Alden’s ITP Home

Uncanny Sandra


I love the premise of Sandra but I can’t help but wonder what kind of system could instantaneously categorize and direct all of these requests but couldn’t formulate automated responses for most of them. Does it go more into detail about what ends up happening? There is something in the show about the current economy’s preference for high-abstraction capital (algorithms, systems, connections) over labor, like the company Alia Shawkat is working for is the service economy equivalent of an old steel factory. How would the world be different if our high technology products created an ongoing demand for “low skilled” blue color labor, within America no less, on par with the mid 20th century industrial factory-based economy, instead of Mechanical Turk. What would the political implications be, what would the national mood be like, what would the cultural artifacts of this world be like?


In work that I’ve made that evokes human-ness I tend to avoid direct representation and instead accentuate the roboticness or unrealness of what I’m making, mostly as a means toward defamiliarization, undoing the illusions of perfect smoothness that consumer design has embraced. In this I felt unexpected kinship with David Hanson after reading Upending The Uncanny Valley, who I had previously thought of as a snake oil hack. Now I still think he’s a snake oil hack but at least is a self aware provocateur, someone pursuing a line of reasoning and seeing how far he can get.

All this uncanny valley talk resonates with the work we are doing in Performative Avatars, so I wanted to post this video we watched for that class, Goodbye Uncanny Valley. Going by the categories of this video, David Hanson is clearly working in the “Wilderness”.

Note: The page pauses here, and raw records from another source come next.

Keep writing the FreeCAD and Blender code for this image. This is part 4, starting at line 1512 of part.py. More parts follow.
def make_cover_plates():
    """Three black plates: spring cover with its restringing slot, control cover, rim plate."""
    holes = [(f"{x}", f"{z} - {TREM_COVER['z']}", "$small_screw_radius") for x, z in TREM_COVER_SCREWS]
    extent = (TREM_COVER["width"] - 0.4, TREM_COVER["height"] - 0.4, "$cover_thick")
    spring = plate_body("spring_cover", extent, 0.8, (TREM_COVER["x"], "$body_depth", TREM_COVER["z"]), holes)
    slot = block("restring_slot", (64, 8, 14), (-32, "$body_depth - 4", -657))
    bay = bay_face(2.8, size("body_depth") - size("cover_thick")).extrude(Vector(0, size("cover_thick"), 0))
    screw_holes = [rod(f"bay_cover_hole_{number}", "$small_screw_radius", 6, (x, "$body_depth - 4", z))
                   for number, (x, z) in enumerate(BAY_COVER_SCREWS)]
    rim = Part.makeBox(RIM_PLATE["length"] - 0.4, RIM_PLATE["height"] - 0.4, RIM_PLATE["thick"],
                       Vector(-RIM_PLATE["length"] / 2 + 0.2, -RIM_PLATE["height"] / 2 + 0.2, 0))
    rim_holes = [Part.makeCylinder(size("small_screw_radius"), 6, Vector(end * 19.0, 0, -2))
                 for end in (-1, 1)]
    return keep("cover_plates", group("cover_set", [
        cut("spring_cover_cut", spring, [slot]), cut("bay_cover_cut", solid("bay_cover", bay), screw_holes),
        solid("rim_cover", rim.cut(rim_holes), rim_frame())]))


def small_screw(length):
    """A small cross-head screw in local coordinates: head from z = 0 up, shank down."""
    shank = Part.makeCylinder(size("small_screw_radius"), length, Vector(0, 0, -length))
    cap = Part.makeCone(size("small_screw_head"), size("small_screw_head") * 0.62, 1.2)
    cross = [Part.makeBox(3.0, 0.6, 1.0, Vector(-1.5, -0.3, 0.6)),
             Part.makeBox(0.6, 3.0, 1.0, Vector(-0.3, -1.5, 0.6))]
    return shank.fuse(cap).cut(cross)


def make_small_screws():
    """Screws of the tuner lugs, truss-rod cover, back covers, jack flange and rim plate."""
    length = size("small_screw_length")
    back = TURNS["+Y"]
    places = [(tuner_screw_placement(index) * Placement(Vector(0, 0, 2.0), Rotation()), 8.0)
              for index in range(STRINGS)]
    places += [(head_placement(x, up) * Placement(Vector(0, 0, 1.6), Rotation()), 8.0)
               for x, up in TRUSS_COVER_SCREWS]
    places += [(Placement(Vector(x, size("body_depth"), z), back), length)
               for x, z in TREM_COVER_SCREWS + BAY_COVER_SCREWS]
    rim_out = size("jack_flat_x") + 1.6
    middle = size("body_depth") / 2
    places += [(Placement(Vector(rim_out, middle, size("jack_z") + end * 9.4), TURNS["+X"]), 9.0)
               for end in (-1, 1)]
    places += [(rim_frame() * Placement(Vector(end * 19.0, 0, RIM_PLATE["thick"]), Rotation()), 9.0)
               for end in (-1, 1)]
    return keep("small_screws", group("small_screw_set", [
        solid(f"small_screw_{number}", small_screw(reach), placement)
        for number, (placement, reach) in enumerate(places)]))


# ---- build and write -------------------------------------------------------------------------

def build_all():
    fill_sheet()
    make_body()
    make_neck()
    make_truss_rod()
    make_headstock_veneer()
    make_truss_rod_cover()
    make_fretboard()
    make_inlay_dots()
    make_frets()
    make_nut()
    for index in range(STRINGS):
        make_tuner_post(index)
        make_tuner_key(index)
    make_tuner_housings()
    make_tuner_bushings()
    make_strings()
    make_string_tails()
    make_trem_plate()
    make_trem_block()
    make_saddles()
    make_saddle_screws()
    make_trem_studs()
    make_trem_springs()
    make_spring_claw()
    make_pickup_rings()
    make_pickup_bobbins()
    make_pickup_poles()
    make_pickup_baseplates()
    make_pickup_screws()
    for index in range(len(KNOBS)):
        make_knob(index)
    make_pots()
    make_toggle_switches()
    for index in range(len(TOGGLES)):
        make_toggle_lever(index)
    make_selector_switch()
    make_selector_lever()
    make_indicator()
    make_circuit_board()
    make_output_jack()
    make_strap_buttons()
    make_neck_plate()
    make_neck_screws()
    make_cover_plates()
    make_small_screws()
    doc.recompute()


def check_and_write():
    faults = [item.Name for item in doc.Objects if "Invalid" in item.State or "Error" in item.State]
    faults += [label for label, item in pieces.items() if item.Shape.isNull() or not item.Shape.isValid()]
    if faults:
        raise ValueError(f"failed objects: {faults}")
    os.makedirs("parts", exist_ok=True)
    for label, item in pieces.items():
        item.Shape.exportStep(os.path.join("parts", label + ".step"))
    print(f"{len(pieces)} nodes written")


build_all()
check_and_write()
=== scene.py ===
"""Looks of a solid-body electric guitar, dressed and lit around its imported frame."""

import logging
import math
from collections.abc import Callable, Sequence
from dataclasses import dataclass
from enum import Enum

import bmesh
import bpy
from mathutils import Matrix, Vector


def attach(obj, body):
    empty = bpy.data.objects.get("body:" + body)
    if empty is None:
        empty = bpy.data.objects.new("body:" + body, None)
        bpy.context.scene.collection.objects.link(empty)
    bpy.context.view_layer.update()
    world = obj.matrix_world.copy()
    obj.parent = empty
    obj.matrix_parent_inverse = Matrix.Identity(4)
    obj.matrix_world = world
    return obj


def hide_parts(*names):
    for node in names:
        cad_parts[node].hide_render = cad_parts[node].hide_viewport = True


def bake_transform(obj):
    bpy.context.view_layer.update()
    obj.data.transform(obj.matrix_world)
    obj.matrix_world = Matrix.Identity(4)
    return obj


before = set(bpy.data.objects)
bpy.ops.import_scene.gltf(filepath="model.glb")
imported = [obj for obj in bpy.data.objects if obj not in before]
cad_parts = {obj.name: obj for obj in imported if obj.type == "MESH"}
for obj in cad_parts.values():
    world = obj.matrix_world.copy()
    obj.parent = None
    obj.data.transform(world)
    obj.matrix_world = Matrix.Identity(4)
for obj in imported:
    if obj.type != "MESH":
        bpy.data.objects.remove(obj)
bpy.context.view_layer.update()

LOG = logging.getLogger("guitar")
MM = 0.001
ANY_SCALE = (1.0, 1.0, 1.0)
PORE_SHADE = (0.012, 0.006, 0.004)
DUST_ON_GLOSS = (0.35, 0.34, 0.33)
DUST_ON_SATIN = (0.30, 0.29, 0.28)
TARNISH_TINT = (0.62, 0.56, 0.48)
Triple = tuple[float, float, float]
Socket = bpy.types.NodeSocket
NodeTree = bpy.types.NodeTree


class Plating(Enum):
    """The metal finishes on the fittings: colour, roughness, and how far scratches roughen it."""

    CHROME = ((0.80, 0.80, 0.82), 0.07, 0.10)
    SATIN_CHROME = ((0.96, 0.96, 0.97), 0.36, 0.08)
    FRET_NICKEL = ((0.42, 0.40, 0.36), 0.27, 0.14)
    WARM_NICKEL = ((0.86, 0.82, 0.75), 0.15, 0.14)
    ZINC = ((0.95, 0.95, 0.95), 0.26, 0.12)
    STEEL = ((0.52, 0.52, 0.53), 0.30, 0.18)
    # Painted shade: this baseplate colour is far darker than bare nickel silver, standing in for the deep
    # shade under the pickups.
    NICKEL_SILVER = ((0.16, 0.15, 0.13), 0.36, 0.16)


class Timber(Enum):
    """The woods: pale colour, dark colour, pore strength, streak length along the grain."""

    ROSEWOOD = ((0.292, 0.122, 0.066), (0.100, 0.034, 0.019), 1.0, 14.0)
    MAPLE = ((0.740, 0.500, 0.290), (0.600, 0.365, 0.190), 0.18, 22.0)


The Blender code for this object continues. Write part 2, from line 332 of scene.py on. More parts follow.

I wanted to recreate a text adventure kind of experience in DialogFlow, like Colossal Cave Adventure or Zork. Well I couldn’t really even get it off the ground, there doesn’t seem to be a way to consistently control the “state” i.e. keep you in a room or give you an inventory because built in is the expectation that the user/player could change anything at anytime. Given this I couldn’t find any affordances with the technology.